Poniższy przepis jest na porcję dla 2 osób, lub dla jednej bardzooo głodnej (czyt. mnie jak za długo nie zjem śniadania)
Potrzebujemy;
1 kostkę sera 25 dkg (ja najbardziej lubię półtłusty z Biedronki Zielona Łąka, jest najbardziej kremowy i przez to delikatny)
2 jajka
4 łyżki mąki
2 łyżki cukru, cukier waniliowy
masło do smażenia
Przygotowanie:
Odzielamy żółta od białek.
Białka ubijamy na sztywną pianę z dodatkiem szczypty soli.
Żółtka delikatnie łączymy z serem, dodajemy mąkę, cukier kryształ i cukier waniliowy.
Masę serową delikatnie łączymy z ubitymi białkami.

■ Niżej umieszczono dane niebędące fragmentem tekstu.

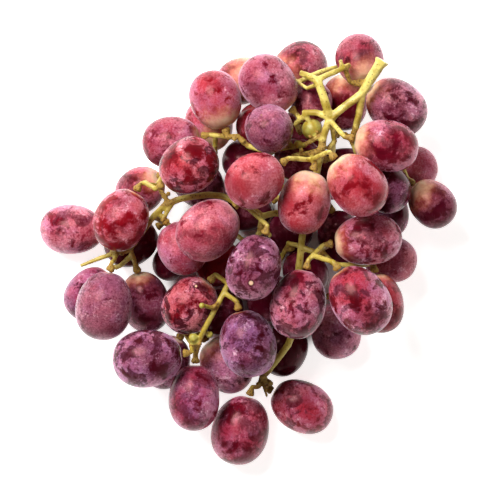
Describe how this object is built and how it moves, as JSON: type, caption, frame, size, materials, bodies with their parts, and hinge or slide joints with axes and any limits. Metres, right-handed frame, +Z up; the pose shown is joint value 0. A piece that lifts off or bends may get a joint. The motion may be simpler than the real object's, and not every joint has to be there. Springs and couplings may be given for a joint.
{
  "type": "bunch of grapes",
  "caption": "Bunch of large red table grapes on a branched green stalk, lying on its side on a surface.",
  "frame": {"origin": "on the surface that the bunch lies on, under the middle of its outline", "axes": "+Z up from the surface, +Y towards the head of the bunch where the stalk is cut, +X to the right seen from above"},
  "size_m": [0.1678, 0.1736, 0.0696],
  "materials": {
    "skin_crimson": "satin",
    "skin_rose": "satin",
    "skin_plum": "satin",
    "stalk": "satin"
  },
  "bodies": {
    "root": {"berry_01": "skin_rose", "berry_02": "skin_rose", "berry_03": "skin_rose", "berry_04": "skin_rose", "berry_05": "skin_crimson", "berry_06": "skin_plum", "berry_07": "skin_crimson", "berry_08": "skin_rose", "berry_09": "skin_plum", "berry_10": "skin_rose", "berry_11": "skin_rose", "berry_12": "skin_plum", "berry_13": "skin_crimson", "berry_14": "skin_plum", "berry_15": "skin_rose", "berry_16": "skin_crimson", "berry_17": "skin_rose", "berry_18": "skin_crimson", "berry_19": "skin_crimson", "berry_20": "skin_plum", "berry_21": "skin_plum", "berry_22": "skin_rose", "berry_23": "skin_plum", "berry_24": "skin_crimson", "berry_25": "skin_crimson", "berry_26": "skin_crimson", "berry_27": "skin_rose", "berry_28": "skin_plum", "berry_29": "skin_rose", "berry_30": "skin_crimson", "berry_31": "skin_rose", "berry_32": "skin_plum", "berry_33": "skin_crimson", "berry_34": "skin_plum", "berry_35": "skin_plum", "berry_36": "skin_rose", "berry_37": "skin_crimson", "berry_38": "skin_plum", "berry_39": "skin_crimson", "berry_40": "skin_plum", "berry_41": "skin_plum", "berry_42": "skin_plum", "berry_43": "skin_rose", "berry_44": "skin_plum", "berry_45": "skin_plum", "berry_46": "skin_rose", "berry_47": "skin_crimson", "berry_48": "skin_plum", "berry_49": "skin_plum", "berry_50": "skin_plum", "berry_51": "skin_rose", "berry_52": "skin_plum", "berry_53": "skin_plum", "berry_54": "skin_crimson", "berry_55": "skin_plum", "berry_56": "skin_plum", "berry_57": "skin_plum", "berry_58": "skin_plum", "berry_59": "skin_plum", "stalk": "stalk"}
  },
  "joints": []
}
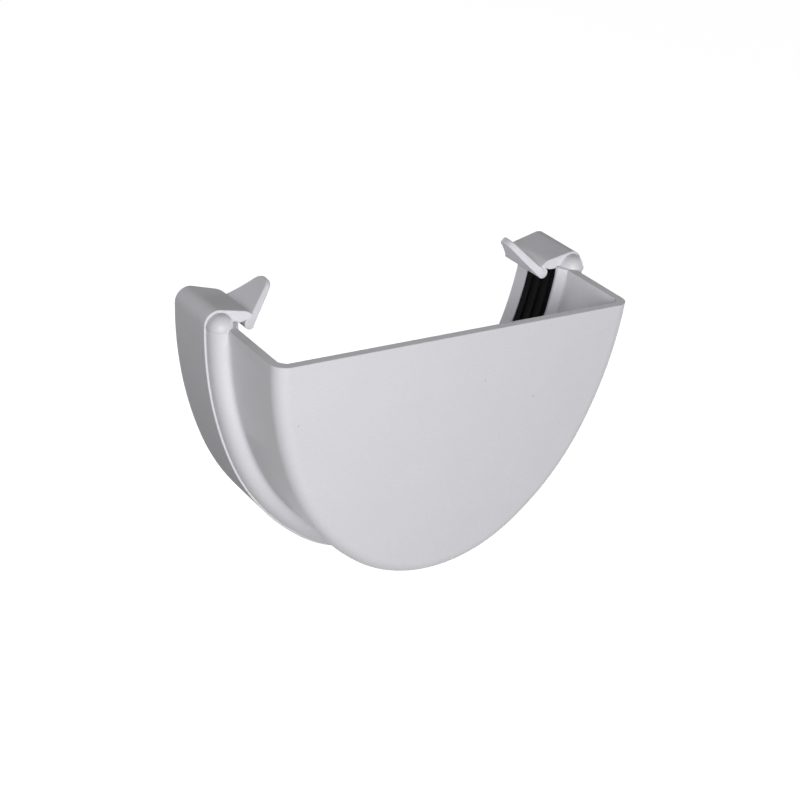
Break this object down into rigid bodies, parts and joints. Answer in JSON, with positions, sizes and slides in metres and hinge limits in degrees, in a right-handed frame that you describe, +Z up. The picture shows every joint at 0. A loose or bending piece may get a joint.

Rozgrzewamy dużą patelnię.
Na mocno rozgrzaną patelnię wrzucamy masło (według uznania, ja lubię dużo).
Nakładamy niewielkie porcje masy serowej (próbowałam smażyć i duże porcje, ale takie są beznadziejne, gdyż masa jest bardzo delikatna i duże placki się rozrywają i paprzą po patelni).
Smażymy na złoty kolor. Trzeba pilnować, gdyż łatwo je przypalić na tym maśle.
Można podawać z cukrem pudrem, o ile się lubi, ja nie lubię, więc podaję czyste.
Doskonałe do kawy, albo domowych konfitur.
Przy podwójnej ilości sera, podwajamy pozostałe składniki.